Now, in the distance, the sky is empurpled by dawn. The stars have dimmed against the lightening void, and the horizon becomes invisible as a sharp-cut silhouette – something you might trace with pencil and compass.
I like to believe Mattie was her name – that she told me it true, even if just that one time. It’s passed my lips enough times, maybe more like a prayer than a rightful name. Mattie. Mattie, you out there somewhere? Mattie – where’d you get to, girl? It’s just a word is all it is, a word spoke to the darkness. But so are all words. Goodness, purity, truth, God. You build somethin with your eyes closed. You speak it to life. Then you open your eyes – and what kind of tower? Where’s it reach to? Maybe nowhere. Maybe all the way to heaven.
He pauses. There is rustling movement among the listeners. Perhaps some of them are waking to his voice, the same voice they fell asleep to, and are now wondering what a thing is a story with just a beginning and an end. Perhaps some of them are just antic against the dawn.

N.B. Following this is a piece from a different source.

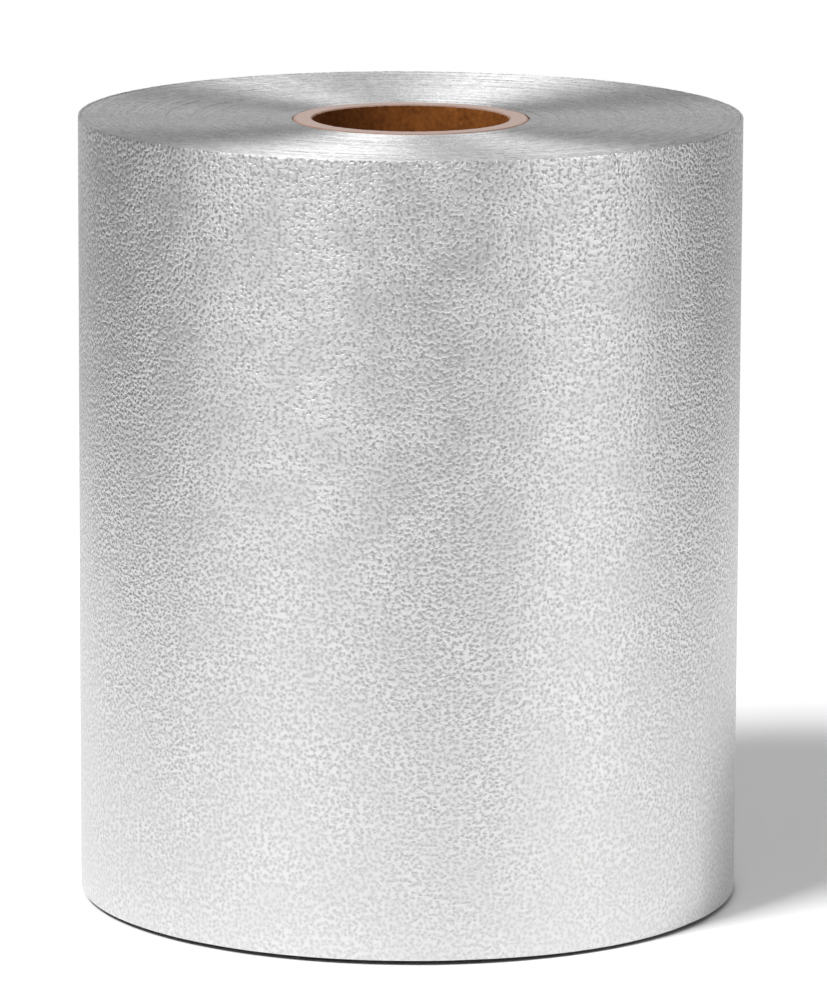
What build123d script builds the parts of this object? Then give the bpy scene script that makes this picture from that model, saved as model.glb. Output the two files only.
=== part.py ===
"""Roll of embossed aluminium foil on a paperboard core, standing on its end.

The origin is the middle of the end that the roll stands on, with the roll's axis along +Z.
"""

import os

from build123d import *

os.makedirs("parts", exist_ok=True)

# Foil web, five inches wide, and the roll that it makes
WEB_WIDTH = 127.0
ROLL_DIAMETER = 107.5
TURN_THICKNESS = 0.15

# The outer turns crept towards the top while the roll was wound, which dishes both ends alike
RIM_LIFT = 0.6
DISH_WIDTH = 16.0

# Turns that wandered sideways together show as rings on both ends, the last one cut off at the rim
RING_COUNT = 12
RING_HEIGHT = 0.25
RING_CREST_SHARE = 0.8
LAST_RING_SHARE = 0.6

# Paperboard core with an inch and a quarter bore and a wall of an eighth of an inch
CORE_BORE = 31.75
CORE_WALL = 3.175
CORE_PROUD = 0.2
CORE_EDGE = 0.25

ROLL_RADIUS = ROLL_DIAMETER / 2
CORE_RADIUS = CORE_BORE / 2 + CORE_WALL
CORE_LENGTH = WEB_WIDTH + CORE_PROUD
RING_PITCH = (ROLL_RADIUS - CORE_RADIUS) / (RING_COUNT - 1 + LAST_RING_SHARE)


def turn_lift(radius):
    """Gives how far the turns at a radius have crept up, from nothing to the lift at the rim."""
    share = max(0.0, 1 - (ROLL_RADIUS - radius) / DISH_WIDTH)
    return RIM_LIFT * share**2


def end_profile(height):
    """Lists the points of an end of the winding at a height, from the core to past the last turn."""
    points = []
    for ring in range(RING_COUNT):
        foot = CORE_RADIUS + ring * RING_PITCH
        crest = foot + RING_CREST_SHARE * RING_PITCH
        points.append((foot, height + turn_lift(foot)))
        points.append((crest, height + turn_lift(crest) + RING_HEIGHT))
    return points


# The web keeps its width, so both ends have one profile, and the last turn trims it to a spiral
# with the cut edge of the foil at the back
with BuildPart() as foil_winding:
    with BuildSketch(Plane.XZ):
        with BuildLine():
            Polyline(*end_profile(0), *reversed(end_profile(WEB_WIDTH)), close=True)
        make_face()
    revolve(axis=Axis.Z)
    with BuildSketch():
        with BuildLine():
            outer_half = CenterArc((0, 0), ROLL_RADIUS, 90, 180)
            inner_half = CenterArc((0, -TURN_THICKNESS / 2), ROLL_RADIUS - TURN_THICKNESS / 2, -90, 180)
            Line(inner_half @ 1, outer_half @ 0)
        make_face()
    extrude(amount=2 * WEB_WIDTH, both=True, mode=Mode.INTERSECT)

# The foil is wound tight on the core, which was cut a little longer than the web
with BuildPart() as core_tube:
    with BuildSketch():
        Circle(CORE_RADIUS)
        Circle(CORE_BORE / 2, mode=Mode.SUBTRACT)
    extrude(amount=CORE_LENGTH)
    chamfer(core_tube.edges().filter_by(GeomType.CIRCLE), CORE_EDGE)

foil_winding.part.label = "foil_winding"
core_tube.part.label = "core_tube"

export_step(foil_winding.part, "parts/foil_winding.step")
export_step(core_tube.part, "parts/core_tube.step")
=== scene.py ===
from math import cos, pi, radians, sin, tau

import bpy
import numpy as np
from mathutils import Matrix, Vector


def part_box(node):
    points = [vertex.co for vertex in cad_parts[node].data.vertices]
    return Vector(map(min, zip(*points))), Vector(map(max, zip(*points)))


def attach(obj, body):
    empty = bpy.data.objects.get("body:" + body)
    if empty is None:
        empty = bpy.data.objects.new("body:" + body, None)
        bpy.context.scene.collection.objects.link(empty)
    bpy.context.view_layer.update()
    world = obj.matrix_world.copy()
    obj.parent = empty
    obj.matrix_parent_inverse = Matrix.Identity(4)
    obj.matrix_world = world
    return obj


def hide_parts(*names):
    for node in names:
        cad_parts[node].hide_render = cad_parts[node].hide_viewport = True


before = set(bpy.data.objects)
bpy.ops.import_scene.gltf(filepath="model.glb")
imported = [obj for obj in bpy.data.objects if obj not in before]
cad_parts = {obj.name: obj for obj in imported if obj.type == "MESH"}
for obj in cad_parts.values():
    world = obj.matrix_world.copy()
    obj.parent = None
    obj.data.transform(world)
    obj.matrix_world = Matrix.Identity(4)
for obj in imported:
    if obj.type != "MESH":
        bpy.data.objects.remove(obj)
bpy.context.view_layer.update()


# The core is a tube of brown paperboard, wound as a spiral of plies and glued. It was cut to length
# with a knife, so its ends are paler than its bore and their edges are a little ragged. The foil is
# wound tight on it, and its bore slips over the spindle of a dispenser.
core_low, core_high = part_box("core_tube")
CORE_OUTER_RADIUS = core_high.x
CORE_WALL = 0.003175
CORE_BORE_RADIUS = CORE_OUTER_RADIUS - CORE_WALL
CORE_EDGE = 0.00022
CORE_CUT_BAND = 2 * CORE_EDGE
CORE_CUT_ROWS = 7
CORE_RAG = 0.00009
CORE_RAG_SEED = 7
CORE_FRAY_ROWS = 1.5
CORE_COLUMNS = 224
CORE_BORE_ROWS = 150
SHARP_ANGLE = radians(35)
# The plies, which step at the cut ends and meet in a slanting seam in the bore
PLY_PITCH = 0.00045
PLY_SOFTNESS = 2.5
PLY_STEP = 0.00004
PLY_STEP_SEED = 11
PLY_SEAM_LEAD = 0.108
PLY_SEAM_SLANT = 0.68
PLY_SEAM_WIDTH = 0.0005
PLY_SEAM_DEPTH = 0.00022
# The board, with its colours, fibres and blotches
BOARD_BROWN = (0.38, 0.13, 0.03, 1)
BOARD_DARK = (0.11, 0.034, 0.008, 1)
BOARD_CUT = (0.51, 0.395, 0.36, 1)
BOARD_CUT_DARK = (0.42, 0.3, 0.25, 1)
BOARD_RIM = (0.3, 0.18, 0.13, 1)
BOARD_ROUGHNESS = 0.9
BOARD_SHINE = 0.25
FIBRE_SCALE = 1400
FIBRE_DETAIL = 5.0
FIBRE_RANGE = (0.3, 0.7)
FIBRE_DEPTH = 0.00006
FIBRE_STRENGTH = 0.8
BLOTCH_SCALE = 260
BLOTCH_DETAIL = 3.0
BLOTCH_RANGE = (0.25, 0.75)


def ring_points(angle, radius, height):
    """Places a loop of points round the roll's axis at a radius and a height, or at one of each per point."""
    return np.stack([radius * np.cos(angle), radius * np.sin(angle), height + 0 * angle], axis=-1)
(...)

We searched her out for a long time, Moses continues, Abraham and me. Sometimes we’d hear stories that sounded like they could of been her – but we never saw her again. Ten years now. Could be I’m cursed to tail women my whole life. My wife and daughter – they got away from me. Mattie the Vestal – who ran when I sent her runnin.
He stops again and seems to consider how long he has been chasing people who refuse to be found.

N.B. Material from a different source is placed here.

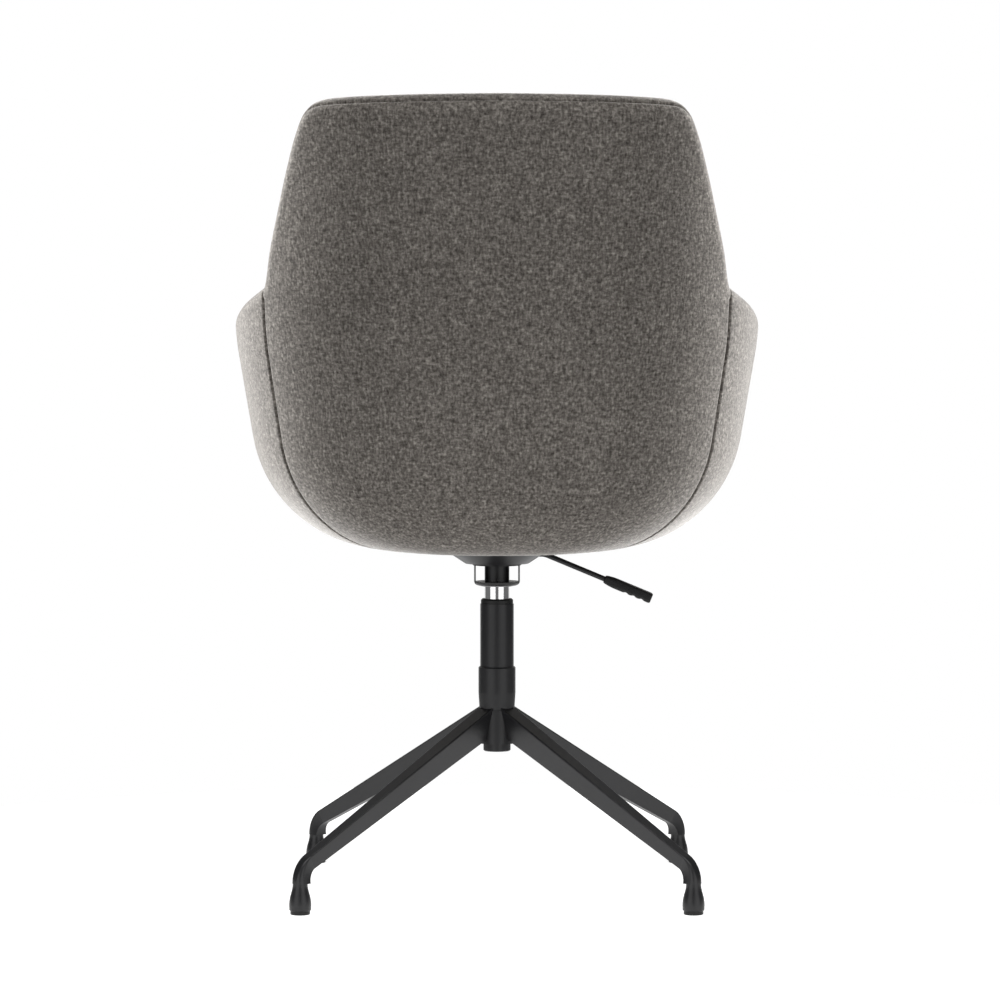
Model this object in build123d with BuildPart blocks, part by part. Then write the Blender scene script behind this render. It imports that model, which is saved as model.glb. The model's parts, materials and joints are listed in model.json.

It was only one girl I had any talent for huntin, he says. She – well, she cost me my eye, and the price of my brother, finally, in exchange for Maury there.
He gestures with a nod of his chin to the large mute sleeping at the perimeter of the group.
Just a young girl, that one. I bear her no grudge. One thing you could say about her, she balanced the log books like a true accountant of life. She – yeah, she got away from me too.
He pauses one last time – and this time the silence feels like a bottomless chasm everyone, all the listeners and the teller too, stands on the precipice of.
But that’s a different story altogether, Moses Todd says finally. I guess this story here’s found its finish.
He and his companion travel with the caravan one more day. When the night falls again, he is silent – as though his story of the previous night has exhausted him in a profound way. One of the children, a toddler, approaches him sleepily. The one-eyed man reaches out his hand as if to tousle the child’s blond hair, but at the last moment he pulls his arm back – as though afraid his touch could never be light enough to keep the youngster from shattering harm.
In the morning, both men are gone.
The caravan continues its slow progress over the plain in the direction of many Americas – more than can be counted. Three days later, it is attacked by marauders. The caravaners manage finally to repel the attack, but not without significant losses. Half the travellers are killed, but half survive.